O presidente da SBPC, Ildeu de Castro, disse que os indicadores brasileiros em ciência têm piorado substancialmente. No entanto, mesmo se classificando como um “esperançoso”, ele lamenta que os desafios são muitos no cenário brasileiro. “Temos que investir em educação de qualidade, em particular na educação científica, ampliar os recursos para C&T, recompor a força de trabalho no setor, desburocratizar e criar marcos legais adequados, melhorar a qualidade da pesquisa que produzimos, reforçar a inovação tecnologia e social, compartilhar a ciência produzida no país, com uma ciência cidadã e voltada para a cidadania e elaborar um projeto de nação que seja democrático, soberano e justo”.

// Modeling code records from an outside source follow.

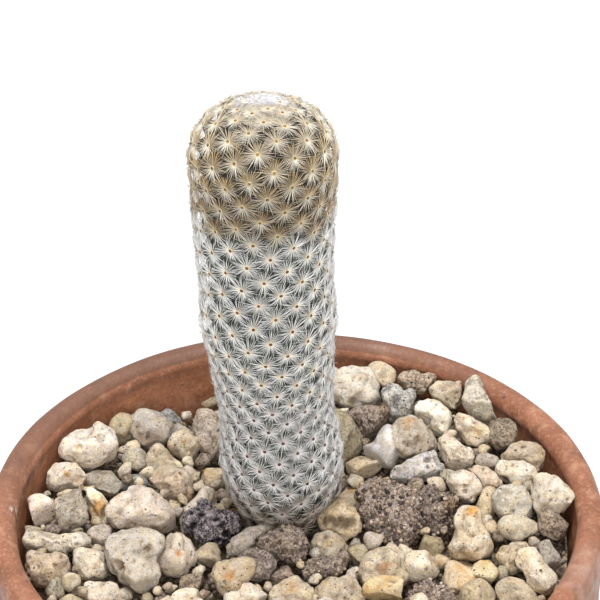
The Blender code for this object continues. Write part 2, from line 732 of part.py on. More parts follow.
def make_crown_wool(collection):
    """A low cushion of wool that caps the crown, following the dome under it."""
    radius, height = stem_profile()
    rings = [WOOL_RADIUS * i / 3 for i in range(4)]
    base = [float(np.interp(r, radius, height)) for r in rings]
    top = [(r, z + WOOL_BULGE * (1 - (r / WOOL_RADIUS) ** 2) - 0.0001) for r, z in zip(rings, base)]
    under = [(r, z - SEAT_DEPTH + 1.3 * GAP) for r, z in zip(rings, base)]
    outline = top + list(reversed(under))
    wool = turned("crown_wool", outline, False, 18, collection, "crown_wool")
    wool.location = (STEM_TOP_X, STEM_BASE[1], 0.0)
    return wool


def main():
    clear_scene()
    model = make_collection("potted_golf_ball_cactus")
    cutters = make_collection("cutters")
    make_pot(model)
    make_soil(model, cutters)
    stones = plan_stones()
    settle_stones(stones)
    make_stones(stones, model)
    make_gravel_bed(stones, model, cutters)
    make_cactus(model)
    make_crown_wool(model)
    for cutter in cutters.objects:
        cutter.hide_render = True
        cutter.display_type = "WIRE"


main()
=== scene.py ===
"""Looks for a golf ball cactus in a terracotta bowl pot dressed with pumice gravel.

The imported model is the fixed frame. Every finer piece here stands where its CAD node stands, in metres,
with +Z up. The stem's tubercles, areoles and spines follow the same golden-angle rule as the CAD stem.
"""

import math
import random

import bmesh
import bpy
import numpy as np
from mathutils import Matrix, Vector, kdtree
from mathutils.bvhtree import BVHTree


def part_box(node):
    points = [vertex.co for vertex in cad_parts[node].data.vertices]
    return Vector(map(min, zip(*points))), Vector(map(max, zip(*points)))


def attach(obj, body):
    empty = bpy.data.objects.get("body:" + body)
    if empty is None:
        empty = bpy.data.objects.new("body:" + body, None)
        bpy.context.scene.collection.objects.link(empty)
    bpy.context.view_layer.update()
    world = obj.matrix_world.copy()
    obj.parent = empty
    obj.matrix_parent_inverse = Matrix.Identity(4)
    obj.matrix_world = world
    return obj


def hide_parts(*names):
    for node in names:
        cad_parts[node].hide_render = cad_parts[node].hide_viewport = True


MM = 0.001

# Camera: the photograph's view, with the focal length in pixels of a picture 600 pixels wide, the sensor in mm
PICTURE = 600
FOCAL_PIXELS = 2270
CAMERA_TARGET = (0.00083, 0.0, 0.1239)
CAMERA_DISTANCE = 0.45
CAMERA_ELEVATION = math.radians(32.3)
SENSOR_WIDTH = 36

# Studio: half the width of the floor, the strength of the white surroundings, and the lights
FLOOR_HALF = 3.0
SURROUNDINGS = 0.68
LIGHT_TARGET = (0, 0, 0.08)
LIGHTS = (
    # name, place, width in metres and power in watts
    ("key", (-0.04, 0.02, 1.1), 0.36, 11.8),
    ("front", (0.10, -1.0, 0.55), 0.9, 8.4),
)

# Pot, as in the CAD model
POT_HEIGHT = 0.075
RIM_RADIUS = 0.065
RIM_ROLL = 0.0032
COLLAR_HEIGHT = 0.028
COLLAR_STEP = 0.0032
FOOT_RADIUS = 0.0425
DRAIN_RADIUS = 0.0055
POT_FLOOR = 0.006
INNER_WALL = ((POT_FLOOR, 0.0370), (0.0085, 0.0402), (0.052, 0.0574), (0.064, 0.0583))
POT_SIDES = 210
POT_STEP = 0.0020
# Radii beyond which the clay is that of the rim and that of the outer face
RIM_INSIDE = 0.0590
OUTER_FACE = 0.0640
# Throwing lines, the wall's wavering, the groove under the rim and the levels of the dark lines there, partly
# dirt and partly painted shade
THROWING_STEP = 0.0034
THROWING_DEPTH = 0.00007
WAVER = 0.00022
GROOVE_LEVEL = 0.0685
GROOVE_WIDTH = 0.0009
GROOVE_DEPTH = 0.0003
LIP_LEVEL = 0.0708
EDGE_LEVEL = 0.0712
# Pale scratches and lilac bloom on the pot: pixel x and y, and radius in millimetres
LIME_PLACES = ((14, 511, 1.8),)
BLOOM_PLACES = ((594, 570, 7.0), (590, 590, 7.0))

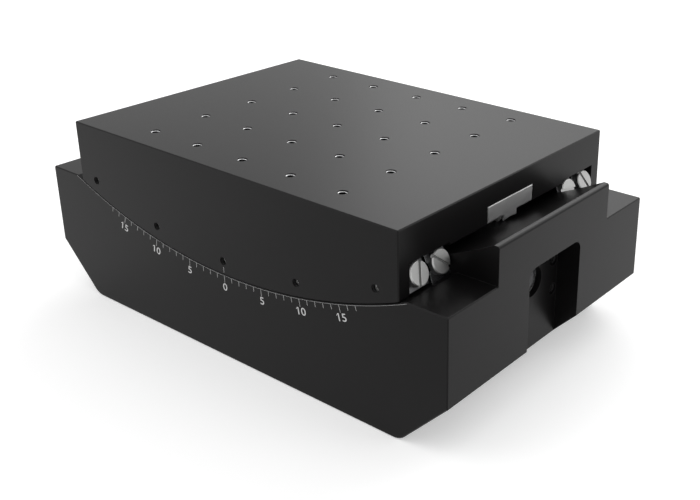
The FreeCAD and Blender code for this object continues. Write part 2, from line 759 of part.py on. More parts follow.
def table_underside(body):
    """Cut the stepped arc: skirts, rail seats, middle, and the pocket of the toothed sector."""
    section = new_sketch(body, "YZ_Plane", place(y=AXIS))
    outside = "table_width / 2 + skirt_thickness"
    pocket_half = "(sector_half_width + sector_side_gap)"
    steps = [
        (outside, SKIRT),
        (SKIRT_INSIDE, SKIRT),
        (SKIRT_INSIDE, CEILING),
        (RIDGE_HALF, CEILING),
        (RIDGE_HALF, UNDERSIDE),
        (pocket_half, UNDERSIDE),
        (pocket_half, f"{UNDERSIDE} - sector_depth"),
    ]
    right = [(across, f"-({radius})") for across, radius in steps]
    left = [(f"-({across})", radius) for across, radius in reversed(right)]
    below = f"-({BED} + table_length / 4)"
    outline(section, right + left + [(f"-({outside})", below), (outside, below)])
    turn_about(body, "Groove", section, "H_Axis", "4 * tilt_limit", both_ways=True)


def table_grid(body):
    """The square grid of tapped holes, each with a small bevel and a drill point."""
    reach = "grid_pitch * (grid_count - 1)"
    hole = new_sketch(body, "XZ_Plane", place(x=f"-{reach} / 2", y="total_height", z=f"{reach} / 2"))
    corners = [
        ("0", "0"),
        ("grid_hole_radius + grid_hole_bevel", "0"),
        ("grid_hole_radius", "-grid_hole_bevel"),
        ("grid_hole_radius", "-grid_hole_depth"),
        ("0", "-grid_hole_depth - grid_hole_radius / 2"),
    ]
    outline(hole, corners)
    drilled = turn_about(body, "Groove", hole, "V_Axis")
    pattern = body.newObject("PartDesign::LinearPattern", "table_grid")
    pattern.Originals = [drilled]
    pattern.Direction = (hole, ["H_Axis"])
    pattern.Direction2 = (hole, ["N_Axis"])
    pattern.Reversed2 = True
    bind(pattern, "Length", reach)
    bind(pattern, "Length2", reach)
    bind(pattern, "Occurrences", "grid_count")
    bind(pattern, "Occurrences2", "grid_count")
    body.Tip = pattern
    document.recompute()


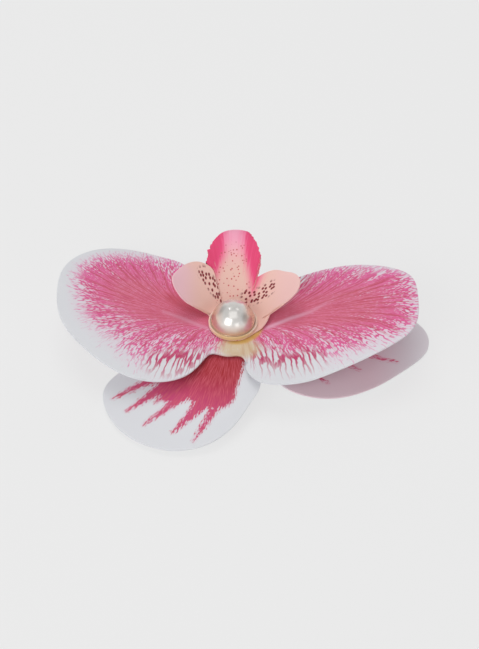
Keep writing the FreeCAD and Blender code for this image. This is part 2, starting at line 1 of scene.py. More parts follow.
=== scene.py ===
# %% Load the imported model
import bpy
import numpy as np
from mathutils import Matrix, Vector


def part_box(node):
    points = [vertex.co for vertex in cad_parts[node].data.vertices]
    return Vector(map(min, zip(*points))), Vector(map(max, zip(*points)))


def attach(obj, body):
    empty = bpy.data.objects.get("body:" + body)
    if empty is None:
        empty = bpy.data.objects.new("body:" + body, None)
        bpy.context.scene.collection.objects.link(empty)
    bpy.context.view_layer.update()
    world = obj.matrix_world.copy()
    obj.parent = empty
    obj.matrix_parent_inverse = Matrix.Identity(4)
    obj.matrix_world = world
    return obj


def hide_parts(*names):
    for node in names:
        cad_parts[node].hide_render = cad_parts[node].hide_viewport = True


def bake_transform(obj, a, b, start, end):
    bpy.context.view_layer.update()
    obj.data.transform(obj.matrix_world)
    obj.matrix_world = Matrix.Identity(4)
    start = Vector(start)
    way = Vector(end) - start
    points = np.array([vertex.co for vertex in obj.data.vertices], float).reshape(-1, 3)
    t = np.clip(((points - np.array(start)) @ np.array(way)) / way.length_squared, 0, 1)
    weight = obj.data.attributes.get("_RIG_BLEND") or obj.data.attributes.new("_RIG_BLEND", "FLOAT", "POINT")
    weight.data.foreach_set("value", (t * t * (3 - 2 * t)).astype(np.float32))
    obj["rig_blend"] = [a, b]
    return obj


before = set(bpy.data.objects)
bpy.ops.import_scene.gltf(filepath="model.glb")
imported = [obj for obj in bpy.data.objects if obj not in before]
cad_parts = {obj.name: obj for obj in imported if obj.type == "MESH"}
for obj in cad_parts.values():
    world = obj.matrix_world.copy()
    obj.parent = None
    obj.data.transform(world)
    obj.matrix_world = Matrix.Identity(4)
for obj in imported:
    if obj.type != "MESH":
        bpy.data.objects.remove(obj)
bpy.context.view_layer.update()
print("nodes:", sorted(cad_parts))

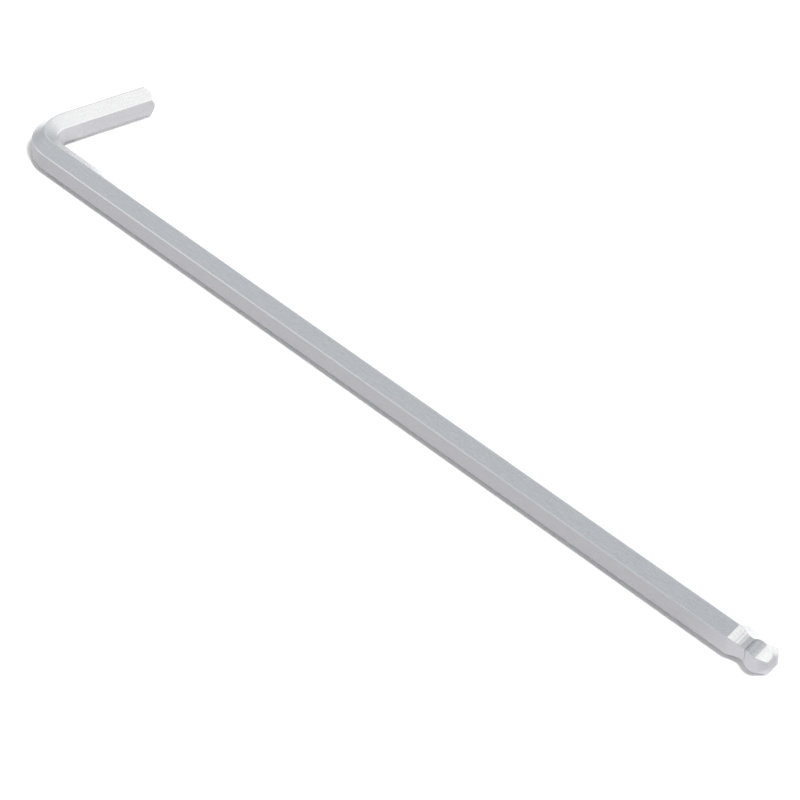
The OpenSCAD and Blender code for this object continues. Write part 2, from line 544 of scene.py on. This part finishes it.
def make_world():
    """The studio in the metal, an even light on what is matt, and plain white for the camera."""
    world = bpy.data.worlds.new("studio")
    bpy.context.scene.world = world
    world.use_nodes = True
    tree = world.node_tree
    tree.nodes.clear()
    direction = tree.nodes.new("ShaderNodeTexCoord").outputs["Generated"]
    height = toward(tree, direction, Vector((0, 0, 1)))
    room = smooth_step(tree, height, *ROOM_CHANGE, ROOM_LOW_LEVEL, ROOM_HIGH_LEVEL)
    dark = smooth_step(tree, toward(tree, direction, DARK_SIDE), *DARK_EDGE, 1.0, DARK_SHARE)
    room = node_math(tree, "MULTIPLY", room, dark)
    lights = shine(tree, direction, LAMP_SIDE, LAMP_EDGE, LAMP_LEVEL)
    for side, edge, level in (
        (LOW_LAMP_SIDE, LOW_LAMP_EDGE, LOW_LAMP_LEVEL),
        (WALL_SIDE, WALL_EDGE, WALL_LEVEL),
        (BACK_LAMP_SIDE, BACK_LAMP_EDGE, BACK_LAMP_LEVEL),
    ):
        lights = node_math(tree, "MAXIMUM", lights, shine(tree, direction, side, edge, level))
    both = tree.nodes.new("ShaderNodeVectorMath")
    both.operation = "ADD"
    tree.links.new(tinted(tree, ROOM_TINT, room), both.inputs[0])
    tree.links.new(tinted(tree, LAMP_TINT, lights), both.inputs[1])
    shades = []
    for colour in (both.outputs["Vector"], EVEN_LIGHT, 1.0):
        shade_node = tree.nodes.new("ShaderNodeBackground")
        if isinstance(colour, float):
            shade_node.inputs["Color"].default_value = (colour, colour, colour, 1)
        else:
            tree.links.new(colour, shade_node.inputs["Color"])
        shades.append(shade_node.outputs["Background"])
    studio, even, plain = shades
    rays = tree.nodes.new("ShaderNodeLightPath")
    seen = mix_by(tree, rays.outputs["Is Glossy Ray"], even, studio)
    seen = mix_by(tree, rays.outputs["Is Camera Ray"], seen, plain)
    out = tree.nodes.new("ShaderNodeOutputWorld")
    tree.links.new(seen, out.inputs["Surface"])


def make_key_light():
    """The soft lamp that puts the shadow close under the key. The metal shows the studio's lamp instead."""
    data = bpy.data.lights.new("key_light", "SUN")
    data.energy = KEY_LIGHT
    data.angle = math.radians(KEY_LIGHT_WIDTH)
    lamp = bpy.data.objects.new("key_light", data)
    bpy.context.scene.collection.objects.link(lamp)
    lamp.rotation_euler = KEY_LIGHT_FROM.to_track_quat("Z", "Y").to_euler()
    lamp.visible_glossy = False


# Camera: where it looks, from which side and height in degrees, how far it is turned about its line of sight,
# how far off it is, its lens and sensor in millimetres, and the nearest that it sees
AIM = Vector((8.411, -11.168, 2.827)) * MM
AZIMUTH = 50.186
ELEVATION = 31.772
ROLL = 2.899
DISTANCE = 796.48 * MM
LENS = 225.326
SENSOR_WIDTH = 36
NEAREST_SEEN = 50 * MM


def make_camera():
    """The camera as fitted to the key's edges in the photo."""
    data = bpy.data.cameras.new("camera")
    data.lens = LENS
    data.sensor_width = SENSOR_WIDTH
    data.clip_start = NEAREST_SEEN
    camera = bpy.data.objects.new("camera", data)
    bpy.context.scene.collection.objects.link(camera)
    az, el = math.radians(AZIMUTH), math.radians(ELEVATION)
    away = Vector((math.sin(az) * math.cos(el), -math.cos(az) * math.cos(el), math.sin(el)))
    look = (-away).to_track_quat("-Z", "Y").to_matrix().to_4x4()
    turn = Matrix.Rotation(math.radians(ROLL), 4, "Z")
    camera.matrix_world = Matrix.Translation(AIM + away * DISTANCE) @ look @ turn
    bpy.context.scene.camera = camera


make_camera()
make_table()
make_world()
make_key_light()

key = make_bar()
shade(key, SHARP_ANGLE)
key.data.materials.append(satin_steel())
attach(key, "root")
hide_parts(NODE)

bpy.context.scene.view_settings.view_transform = "Standard"
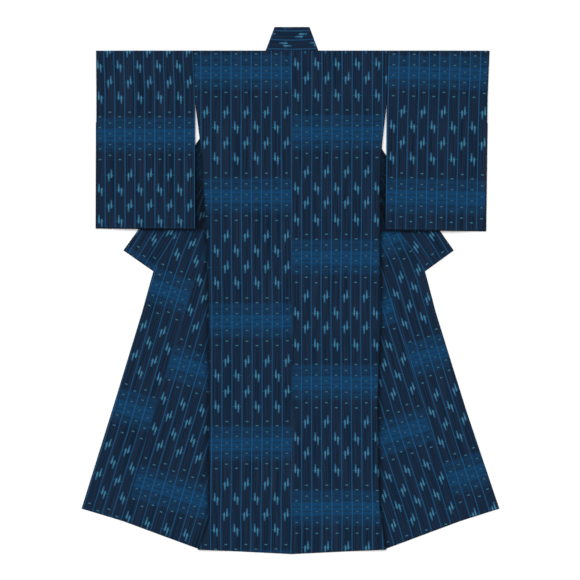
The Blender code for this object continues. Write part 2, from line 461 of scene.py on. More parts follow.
def make_cloth(name, patches, open_edges, seams, slip=0):
    """One piece of cloth: its patches are placed, charted, welded and given their thickness."""
    shape = bmesh.new()
    cloth = shape.loops.layers.uv.new("cloth")
    rim = shape.loops.layers.uv.new("rim")
    recess = shape.loops.layers.uv.new("recess")
    for patch in patches:
        placed, rims = [], []
        for row in patch.rows:
            corners, gaps = [], []
            for point in row:
                x = patch.sign * point.x
                place = Vector((x + ORIGIN_OUT, ORIGIN_DOWN - point.y, point.z))
                corners.append(shape.verts.new(place * MM))
                # Distances to open edges and seams, kept in the rim map for the painted shade
                # along them.
                edge_gap = distance_to(open_edges, x, point.y)
                seam_gap = distance_to(seams, x, point.y) - patch.overlap
                gaps.append((edge_gap, seam_gap / SEAM_SHADE_REACH))
            placed.append(corners)
            rims.append(gaps)
        for down in range(len(placed) - 1):
            for out in range(len(placed[0]) - 1):
                corners = [(down, out), (down, out + 1), (down + 1, out + 1), (down + 1, out)]
                face = shape.faces.new([placed[row][column] for row, column in corners])
                face.smooth = True
                for loop, (row, column) in zip(face.loops, corners):
                    loop[cloth].uv = patch.chart[row][column]
                    loop[rim].uv = rims[row][column]
                    point = patch.rows[row][column]
                    # How much shade is painted here in the recesses, kept with the yarns' slip.
                    depth = patch.recess(point.x, point.y) if patch.recess else 0
                    loop[recess].uv = (depth, slip)
    bmesh.ops.remove_doubles(shape, verts=shape.verts[:], dist=WELD_REACH * MM)
    bmesh.ops.recalc_face_normals(shape, faces=shape.faces[:])
    mesh = bpy.data.meshes.new(name)
    shape.to_mesh(mesh)
    shape.free()
    piece = bpy.data.objects.new(name, mesh)
    KIMONO.objects.link(piece)
    wall = piece.modifiers.new("cloth thickness", "SOLIDIFY")
    wall.thickness = WALL * MM
    wall.offset = 0
    wall.use_even_offset = True
    wall.use_quality_normals = True
    rounding = piece.modifiers.new("rounded edges", "BEVEL")
    rounding.width = EDGE_ROUNDING * MM
    rounding.segments = 2
    rounding.limit_method = "ANGLE"
    rounding.angle_limit = math.radians(EDGE_ANGLE)
    print(name, "has", len(mesh.polygons), "faces before its wall")
    return piece


# %% [markdown]
# Under the arms and along the sides, the lower layers lie in a recess between the thick side
# folds and the sleeves, and very little light reaches them. The shell is much flatter than
# puffed cotton, so the lamps alone leave that recess too light, and the rest of its shade is
# painted into the cloth's colour. How much painted shade a point gets depends only on the
# tables, so it is worked out here and kept as a small UV map, whose second number is how far
# the tied yarns of that length have slipped.

# %% Painted shade in the recess beside the back
BACK_SHADE = 0.62
BACK_SHADE_REACH = 15
SLEEVE_SHADE = 0.62
SLEEVE_SHADE_REACH = 9
GAP_SHADE = 0.64
GAP_EDGE_SHADE = 0.95
GAP_EDGE_REACH = 14
RECESS_TOP = 150
RECESS_BELOW_SLEEVE_AT = 0.4


def painted_recess_shade_of(half):
    """How much painted shade a point of the lower layers gets in the recess, from 0 in the open
    to 1.
    """

    def recess(out, down):
        if down < RECESS_TOP:
            return 0
        side = read(SIDE_EDGE, "down", half, down)
        bottom = read(SLEEVE_BOTTOM, "edge", half, RECESS_BELOW_SLEEVE_AT)
        beside_back = BACK_SHADE * (1 - smooth((out - side) / BACK_SHADE_REACH))
        below_sleeve = 0
        if out > side:
            below_sleeve = SLEEVE_SHADE * (1 - smooth((down - bottom) / SLEEVE_SHADE_REACH))
        under_sleeve = 0
        if down < bottom:
            to_sleeve = read(SLEEVE_INNER, "down", half, down) - out
            open_share = smooth(to_sleeve / GAP_EDGE_REACH)
            under_sleeve = GAP_EDGE_SHADE + (GAP_SHADE - GAP_EDGE_SHADE) * open_share
        return max(beside_back, below_sleeve, under_sleeve)

    return recess


print("recess at the gap under the left arm:", painted_recess_shade_of("left")(300, 500))

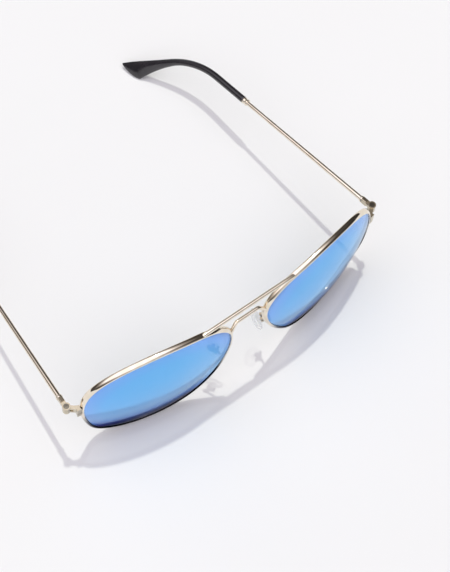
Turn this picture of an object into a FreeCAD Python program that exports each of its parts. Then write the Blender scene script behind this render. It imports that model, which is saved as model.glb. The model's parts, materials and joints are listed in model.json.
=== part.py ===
"""Aviator sunglasses: a metal front with two mirrored lenses, rocking nose pads and two folding temples.

The front faces -Y and +Z is up. The glasses stand open on a table, on the bottoms of the two rims and
on the ends of the two temple tips. The origin is the centre of the footprint, on the table. Every sub-part
is drawn for the wearer's left side, which is +X, and mirrored for the right side.
"""
import FreeCAD, Part
import math
import os

V = FreeCAD.Vector

# Lenses. Outline points run anticlockwise from the temple side, seen from the front, about the centre.
OUTLINE = [(28.5, 4.0), (25.8, 13.5), (19.4, 19.6), (9.6, 23.4), (-1.0, 24.5), (-12.0, 23.2),
           (-21.9, 19.6), (-28.0, 12.0), (-27.2, 2.6), (-23.0, -6.2), (-17.0, -14.6), (-8.6, -21.6),
           (2.4, -24.7), (14.0, -24.0), (22.6, -18.8), (26.9, -8.5)]
OFFSET_SAMPLES = 32
LENS_RADIUS = 85.0
LENS_THICKNESS = 1.6
LENS_X = 36.9
LENS_Z = 26.05
LENS_Y = -66.66
FACE_FORM = 10.0

# Rims: a grooved wire round each lens, slit at the temple side.
RIM_WIDTH = 1.1
RIM_PROUD = 0.4
RIM_BACK = 1.9
RIM_EDGE = 0.3
GROOVE_DEPTH = 0.45
GROOVE_FROM = 0.4
GROOVE_TO = 1.2
LENS_PLAY = 0.03
PRISM_FROM = -16.0
PRISM_TO = 4.0
SLIT_V = 3.0
SLIT_FROM_U = 20.0
SLIT = 0.15

# Brow bar and lower bridge, as distances from the lens plane and the table.
BAR_RADIUS = 0.8
BAR_HALF = 20.4
BAR_Y = 2.3
BAR_Z = 48.7
BAR_EDGE = 0.2
BRIDGE_RADIUS = 0.75
BRIDGE_HALF = 4.9
BRIDGE_Y = 2.3
BRIDGE_Z = 41.0
BRIDGE_FOOT = (9.4, 0.6, 36.8)
BRIDGE_BEND = 1.6

# Temple hinge: three knuckles on a vertical screw.
HINGE_X = 68.6
HINGE_Y = 13.9
HINGE_Z = 30.6
KNUCKLE_RADIUS = 1.5
BARREL_HEIGHT = 3.6
MIDDLE_HEIGHT = 1.2
KNUCKLE_GAP = 0.05
NOTCH_RADIUS = 2.6
SCREW_RADIUS = 0.7
PIN_PLAY = 0.04
HEAD_RADIUS = 1.05
HEAD_HEIGHT = 0.45
SLOT_WIDTH = 0.35
SLOT_DEPTH = 0.22

# End piece: a curved strip from the rim to the hinge, with a foot that takes the rim screw.
STRIP_START = (64.9, 11.1)
STRIP_MIDDLE = (66.85, 12.3)
STRIP_END = (68.5, 14.0)
STRIP_THICKNESS = 1.4
STRIP_HEIGHT = 3.0
FOOT_U = (29.2, 31.0)
FOOT_N = (-6.8, -4.9)
FOOT_TOP_V = 6.35
BLOCK_BOTTOM_V = 1.0
RIM_SCREW_UN = (30.15, -5.85)
RIM_SCREW_RADIUS = 0.5
RIM_HEAD_RADIUS = 0.75
RIM_HEAD_HEIGHT = 0.45
RIM_SCREW_REACH = 2.4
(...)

De acordo com Castro, o desemprego atinge 25% dos mestres e doutores brasileiros, como revelou uma pesquisa feita em março deste ano. “No mundo, esse número não passa de 2%. E a perspectiva não é boa, porque o orçamento de 2020 promete ser ainda pior que o atual. E existe ainda a possiblidade horrível de a Finep ser extinta”. Castro disse que os cortes orçamentários estão sucateando laboratórios e gerando situações preocupantes. “O número de bolsas de pesquisa está caindo, os Institutos Nacionais de Ciência e Tecnologia (INCTs) não vêm recebendo financiamento, a Capes está sendo desprestigiada. Enfim, os dados são muito ruins”. Ele comentou ainda que o Brasil caiu para 66º lugar, no mundo, no ranking de inovação científica e tecnológica.

Ildeu disse a população percebe essa queda e reconhece que é preciso investir mais. Ele apresentou dados de uma pesquisa recente que mostra que 78,1% dos brasileiros afirmam que é necessário aumentar os investimentos em ciência e tecnologia. Para 13,4% os investimentos devem ser mantidos no patamar atual. Não souberam responder 5,1% dos entrevistados. Apenas 3,4% concordam com as reduções orçamentárias no setor.